> **Directive**
Return, word for word, the lines from the line holding "b.YMax, b.ZMin, b.ZMax))" through the line holding "imported = [obj". Include both end lines and no others.

> **Data section**
[start]

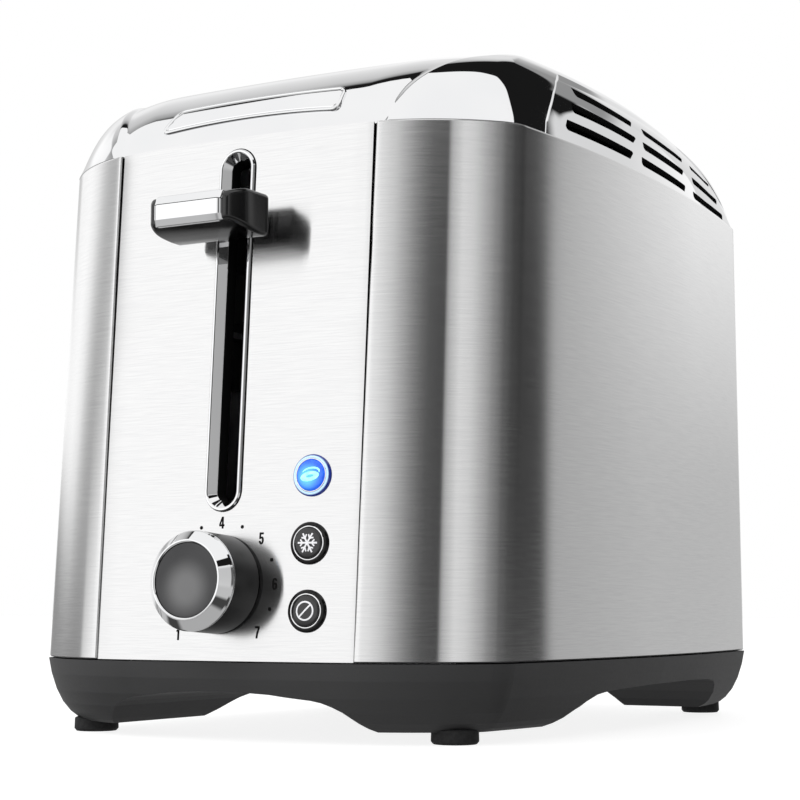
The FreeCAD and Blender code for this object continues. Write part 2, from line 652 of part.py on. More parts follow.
# ----------------------------------------------------------------- carriage
slider = cut(fuse(box(-20, 20, "rod_y-6", "rod_y+6", 144, 160),
                  box(-34, 34, "rod_y+6", "rod_y+7.6", 108, 160),
                  box(-30, -14, "rod_y-22", "rod_y+6", 123.5, 126.5),
                  box(26, 34, "rod_y-6", "rod_y+6", 123.5, 126.5)),
             cyl("rod_x", "rod_y", 100, "rod_rad+0.05", 80), cyl("-rod_x", "rod_y", 100, "rod_rad+0.05", 80),
             box(-6, 6, "rod_y+3", "rod_y+9", 106, 132))
final(slider, "carriage_slider")


def rack(label, x):
    parts = [box("%s-1" % x, "%s+1" % x, "rod_y+7.6", "slot_rear-2", "rack_z", "rack_z+4")]
    for k in range(8):
        y = "slot_front+4+%g" % (18.5 * k)
        parts.append(box("%s-9" % x, "%s+9" % x, y, "(%s)+2.4" % y, "rack_z+2.8", "rack_z+4"))
    parts.append(box("%s-2" % x, "%s+2" % x, "rod_y+7.6", "rod_y+9.2", "rack_z-6", "rack_z+8"))
    return final(fuse(*parts), label)


rack("bread_rack_right", "rack_x")
rack("bread_rack_left", "-rack_x")

R, wr, n, z0, z1 = 3.6, 0.5, 15, 127.0, D["chassis_top"]
helix = Part.makeHelix((z1 - z0 - 2.4) / n, z1 - z0 - 2.4, R)
prof = Part.Wire(Part.Circle(V(R, 0, 0), V(0, 1, 0), wr).toShape())
coil = Part.Wire(helix).makePipeShell([prof], True, True)
coil.translate(V(30, D["rod_y"], z0 + 1.2))
e0 = Part.makeCylinder(R + wr, 1.0, V(30, D["rod_y"], z0))
e1 = Part.makeCylinder(R + wr, 1.0, V(30, D["rod_y"], z1 - 1.0))
final(feature(coil.fuse(e0).fuse(e1), "Spring"), "carriage_spring")

final(fuse(cyl(-22, "rod_y-14", pl, 3.0, "45-(%s)" % pl), cyl(-22, "rod_y-14", "26.4", 7.0, 15),
           cyl(-22, "rod_y-14", pl, 8.0, 1.6), cyl(-22, "rod_y-14", "41.4", 8.0, 1.2)), "latch_electromagnet")
final(box(-30, -14, "rod_y-22", "rod_y-6", 121.6, 123.5), "latch_armature")

# -------------------------------------------------------------------- lever
final(box("-neck_half", "neck_half", -128.0, "rod_y-6", "neck_low", "neck_high"), "lever_arm")
SIDE = [(-122.9, 146.3), (-122.3, 158.0), (-122.9, 158.8), (-132.6, 158.8), (-135.4, 158.3), (-138.0, 157.5),
        (-139.8, 156.8), (-140.0, 156.5), (-140.0, 148.6), (-139.4, 148.8), (-137.4, 148.1), (-134.6, 147.4), (-131.6, 146.9), (-127.0, 146.4)]
PLAN = [(-16.3, -122.0), (-16.3, -131.5), (-16.1, -134.0), (-15.5, -136.4), (-14.6, -138.4), (-13.4, -140.1)]
plan = PLAN + [(-x, y) for x, y in reversed(PLAN)]
head = prism(SIDE, "x", -17, 17).common(prism(plan, "z", 140, 165))
head = head.cut(sbox(-D["neck_half"], D["neck_half"], -128.0, -120, D["neck_low"], D["neck_high"]))
final(feature(head, "Head"), "lever_head")
body("lever_insert", "YZ_Plane",
     [("-140.0", "148.6"), ("-140.7", "148.6"), ("-141.3", "150.5"), ("-141.3", "154.1"), ("-140.6", "156.4"), ("-140.0", "156.4")],
     "Pad", "23.4", mid=True)

# ------------------------------------------------- pieces on the front panel
yl, yh = up(D["bezel_low"]), up(D["bezel_high"])
cl, ch = up(D["cutter_low"]), up(D["cutter_high"])


def stadium(x, y0, y1, z):
    """Long ring with round ends, as a wire."""
    a = [V(-x, y0 + x, z), V(0, y0, z), V(x, y0 + x, z)]
    b = [V(x, y1 - x, z), V(0, y1, z), V(-x, y1 - x, z)]
    return Part.Wire([Part.Arc(*a).toShape(), Part.LineSegment(a[2], b[0]).toShape(),
                      Part.Arc(*b).toShape(), Part.LineSegment(b[2], a[0]).toShape()])


bh, o = D["bezel_half"], D["opening_half"]
e = (yh - yl) / 2 - bh
ym = (yh + yl) / 2


def lane(x, z):
    return stadium(x, ym - e - x, ym + e + x, z)


pr = D["bezel_proud"]
bzl = loft([lane(bh, 0.05), lane(bh, pr * 0.5)]).fuse(loft([lane(bh, pr * 0.5), lane(bh - 0.4, pr)]))
bzl = bzl.fuse(loft([lane(5.5, -6.0), lane(5.5, 0.05)]))
bzl = bzl.cut(loft([lane(o, -8.0), lane(o, 3.0)]))
bzl = bzl.cut(loft([lane(o, -0.6), lane(bh - 1.4, pr)])).cut(loft([lane(bh - 1.4, pr), lane(bh - 1.35, pr + 1)]))
bzl = bzl.removeSplitter()
final(feature(bzl, "Bezel"), "slot_bezel", PANEL)

KNOB = PANEL.multiply(Placement(V(0, up(D["knob_z"]), 0), Rotation(V(1, 0, 0), 90)))
# turned pieces: sketch on XY, y is the axis; the piece's own y becomes the panel normal
body("knob_body", "XY_Plane",
     [("0", "10.2"), ("rod_rad", "10.2"), ("rod_rad", "2.5"), ("knob_rad-2.2", "2.5"), ("knob_rad-2.2", "0.4"), ("knob_rad", "0.4"), ("knob_rad", "knob_len-3.9"), ("0", "knob_len-3.9")],
     "Turn", None, placement=KNOB)
body("knob_rim", "XY_Plane",
     [("10.8", "knob_len-3.9"), ("knob_rad-0.1", "knob_len-3.9"), ("knob_rad-0.4", "knob_len-2.65"), ("11.3", "knob_len"), ("10.8", "knob_len")],
     "Turn", None, placement=KNOB)
body("knob_face", "XY_Plane",
     [("0", "knob_len-3.9"), ("10.8", "knob_len-3.9"), ("10.8", "knob_len-0.3"), ("10.4", "knob_len-0.1"), ("0", "knob_len-0.4")],
     "Turn", None, placement=KNOB)
body("knob_shaft", "XY_Plane",
     [("0", "-9.2"), ("rod_rad-0.05", "-9.2"), ("rod_rad-0.05", "0"), ("rod_rad", "0"), ("rod_rad", "10.2"), ("0", "10.2")],
     "Turn", None, placement=KNOB)
FLAT = PANEL
bd = "board_depth"
pot = cut(box(-8.5, 8.5, "%g-8.5" % up(D["knob_z"]), "%g+8.5" % up(D["knob_z"]), "-%s+1.6" % bd, -3.2),
          cyl(0, up(D["knob_z"]), "-9.6", "rod_rad+0.03", 20))
final(pot, "dial_potentiometer", PANEL)
board = fuse(box(-20, 41, 8, 38, "-%s" % bd, "-%s+1.6" % bd), box(13, 41, 8, 62, "-%s" % bd, "-%s+1.6" % bd))
final(board, "control_board", PANEL)
comps = [box(-17, -8, 29, 36, "-%s-4.5" % bd, "-%s" % bd), box(2, 12, 12, 24, "-%s-2.2" % bd, "-%s" % bd),
         cyl(20, 16, "-%s-7" % bd, 3.0, 7), cyl(28, 16, "-%s-7" % bd, 3.0, 7), box(16, 34, 28, 36, "-%s-6" % bd, "-%s" % bd),
         box(18, 26, 44, 50, "-%s-3" % bd, "-%s" % bd), box(18, 38, 54, 58, "-%s-5" % bd, "-%s" % bd)]
final(group(*comps), "board_components", PANEL)
bx = D["button_x"]
tacts = []
for z in BTN:
    y = up(z)
    tacts.append(fuse(box(bx - 3.3, bx + 2.7, y - 3, y + 3, "-%s+1.6" % bd, -8.85), cyl(bx - 0.3, y, -8.85, 1.2, 0.3)))
final(group(*tacts), "tact_switches", PANEL)
final(fuse(cyl(bx + 5.6, up(BTN[0]) + 4.5, "-%s+1.6" % bd, 1.5, 3.0), cyl(bx + 5.6, up(BTN[0]) + 4.5, "-%s+1.6" % bd, 1.9, 0.8)), "indicator_led", PANEL)


def ring_solid(pl_):
    pts = [(4.75, -2.2), (5.3, -2.2), (5.3, 0.12), (6.0, 0.12), (6.0, 0.42), (5.55, 0.9), (5.05, 0.9), (4.75, 0.6)]
    w = Part.makePolygon([V(r, 0, z) for r, z in pts] + [V(pts[0][0], 0, pts[0][1])])
    s = Part.Face(w).revolve(V(), V(0, 0, 1), 360)
    s.Placement = pl_
    return s


rings = Part.makeCompound([ring_solid(button_place(z)) for z in BTN])
final(feature(rings, "Rings"), "button_rings")
for z, nm in zip(BTN, ("bagel_button", "frozen_button", "cancel_button")):
    K = button_place(z).multiply(Placement(V(), Rotation(V(1, 0, 0), 90)))
    body(nm, "XY_Plane",
         [("0", "-6.0"), ("1.4", "-6.0"), ("1.4", "-2.4"), ("button_rad", "-2.4"), ("button_rad", "0.6"), ("button_rad-0.5", "1.1"), ("button_rad-1.9", "1.5"), ("0", "1.65")],
         "Turn", None, placement=K)

# --------------------------------------------------------------- crumb tray
tr = cut(box("-tray_half", "tray_half", "tray_front", "tray_rear", "tray_low", "tray_low+5.4"),
         box("-tray_half+0.9", "tray_half-0.9", "tray_front+0.9", "tray_rear-0.9", "tray_low+0.9", "tray_low+9"))
final(tr, "crumb_tray")
hd = [(-48, 121.0), (48, 121.0), (47, 129.4), (44.6, 131.2), (38, 131.8), (-38, 131.8), (-44.6, 131.2), (-47, 129.4)]
hnd = prism([(x, y) for x, y in hd], "z", D["tray_low"], D["tray_low"] + 5.4)
hnd = hnd.cut(sbox(-32, 32, 123.0, 129.6, D["tray_low"] - 1, D["tray_low"] + 3.4))
final(feature(hnd, "Handle"), "crumb_tray_handle")

# ---------------------------------------------------------- cord inlet, wiring
iy = D["half_len"] - 0.0088 * (D["inlet_z"] - zj) - pi - sa
gx, gz = D["inlet_x"] + 20, D["inlet_z"]
pts = [(3.6, -6.0), (6.5, -6.0), (8.0, -3.0), (8.0, 1.2), (10.5, 1.2), (10.5, 3.2), (7.0, 5.4), (3.6, 5.4)]
w = Part.makePolygon([V(r, y, 0) for r, y in pts] + [V(pts[0][0], pts[0][1], 0)])
g = Part.Face(w).revolve(V(), V(0, 1, 0), 360)
g.translate(V(gx, iy - 0.1, gz))
final(feature(g, "Inlet"), "cord_inlet")


def wire_run(pts, r):
    s = None
    for a, b in zip(pts, pts[1:]):
        d = b.sub(a)
        c = Part.makeCylinder(r, d.Length, a, d)
        s = c if s is None else s.fuse(c)
    for p in pts[1:-1]:
        s = s.fuse(Part.makeSphere(r, p))
    return s


runs = []
for k, dx in enumerate((0.0, 4.0)):
    runs.append(wire_run([V(gx + dx - 2, iy - 6.6, gz), V(gx + dx - 2, 104 + dx, gz), V(-66 - dx, 100 + dx, 30), V(-66 - dx, -92 - dx, 30),
                          V(-30, -104.5 - 0.0, 34 + dx), V(-14, -107.0, 40 + dx)], 1.3))
final(feature(Part.makeCompound(runs), "Wires"), "inner_wires")

# ------------------------------------------------------------------- output
doc.recompute()
bad = []
for ob in doc.Objects:
    if "Invalid" in ob.State or "Error" in ob.State:
        bad.append((ob.Name, ob.Label, ob.State))
for ob in NODES:
    if ob.Shape.isNull() or not ob.Shape.isValid() or not ob.Shape.Solids:
        bad.append((ob.Label, "shape"))
print("pieces", len(NODES), "bad", bad)
bb = None
for ob in NODES:
    sh = ob.Shape
    b = sh.BoundBox
    bb = b if bb is None else bb.united(b)
    print("%-26s solids %2d vol %9.1f  x %7.2f %7.2f y %7.2f %7.2f z %7.2f %7.2f" % (ob.Label, len(sh.Solids), sh.Volume, b.XMin, b.XMax, b.YMin, b.YMax, b.ZMin, b.ZMax))
    if not bad:
        sh.exportStep("parts/%s.step" % ob.Label)
print("box", bb)
if bad:
    raise SystemExit("pieces not sound: %s" % bad)
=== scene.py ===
import math, json
import bpy
import numpy as np
from mathutils import Matrix, Vector
from mathutils.geometry import delaunay_2d_cdt


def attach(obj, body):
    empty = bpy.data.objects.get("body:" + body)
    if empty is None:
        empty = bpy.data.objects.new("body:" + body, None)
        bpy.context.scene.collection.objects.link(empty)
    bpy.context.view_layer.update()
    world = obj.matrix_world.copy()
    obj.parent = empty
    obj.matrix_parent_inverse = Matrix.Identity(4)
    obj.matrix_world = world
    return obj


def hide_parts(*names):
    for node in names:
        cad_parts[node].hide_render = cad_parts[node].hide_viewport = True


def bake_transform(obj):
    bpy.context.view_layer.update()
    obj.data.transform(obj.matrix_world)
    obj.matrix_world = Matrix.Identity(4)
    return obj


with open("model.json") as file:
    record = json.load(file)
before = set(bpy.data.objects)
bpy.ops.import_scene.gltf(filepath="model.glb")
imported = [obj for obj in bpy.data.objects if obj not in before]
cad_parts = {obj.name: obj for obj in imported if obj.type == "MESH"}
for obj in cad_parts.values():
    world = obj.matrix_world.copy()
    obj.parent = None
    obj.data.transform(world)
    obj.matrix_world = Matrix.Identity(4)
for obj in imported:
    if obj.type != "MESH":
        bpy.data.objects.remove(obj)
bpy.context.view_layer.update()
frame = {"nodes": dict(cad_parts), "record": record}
PI = math.pi
CY = 4.75           # the toaster's own y, moved so that its length is centred
NODE = frame["nodes"]


def rad(a):
    return a * PI / 180.0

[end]

> **Expected answer**
    print("%-26s solids %2d vol %9.1f  x %7.2f %7.2f y %7.2f %7.2f z %7.2f %7.2f" % (ob.Label, len(sh.Solids), sh.Volume, b.XMin, b.XMax, b.YMin, b.YMax, b.ZMin, b.ZMax))
    if not bad:
        sh.exportStep("parts/%s.step" % ob.Label)
print("box", bb)
if bad:
    raise SystemExit("pieces not sound: %s" % bad)
=== scene.py ===
import math, json
import bpy
import numpy as np
from mathutils import Matrix, Vector
from mathutils.geometry import delaunay_2d_cdt


def attach(obj, body):
    empty = bpy.data.objects.get("body:" + body)
    if empty is None:
        empty = bpy.data.objects.new("body:" + body, None)
        bpy.context.scene.collection.objects.link(empty)
    bpy.context.view_layer.update()
    world = obj.matrix_world.copy()
    obj.parent = empty
    obj.matrix_parent_inverse = Matrix.Identity(4)
    obj.matrix_world = world
    return obj


def hide_parts(*names):
    for node in names:
        cad_parts[node].hide_render = cad_parts[node].hide_viewport = True


def bake_transform(obj):
    bpy.context.view_layer.update()
    obj.data.transform(obj.matrix_world)
    obj.matrix_world = Matrix.Identity(4)
    return obj


with open("model.json") as file:
    record = json.load(file)
before = set(bpy.data.objects)
bpy.ops.import_scene.gltf(filepath="model.glb")
imported = [obj for obj in bpy.data.objects if obj not in before]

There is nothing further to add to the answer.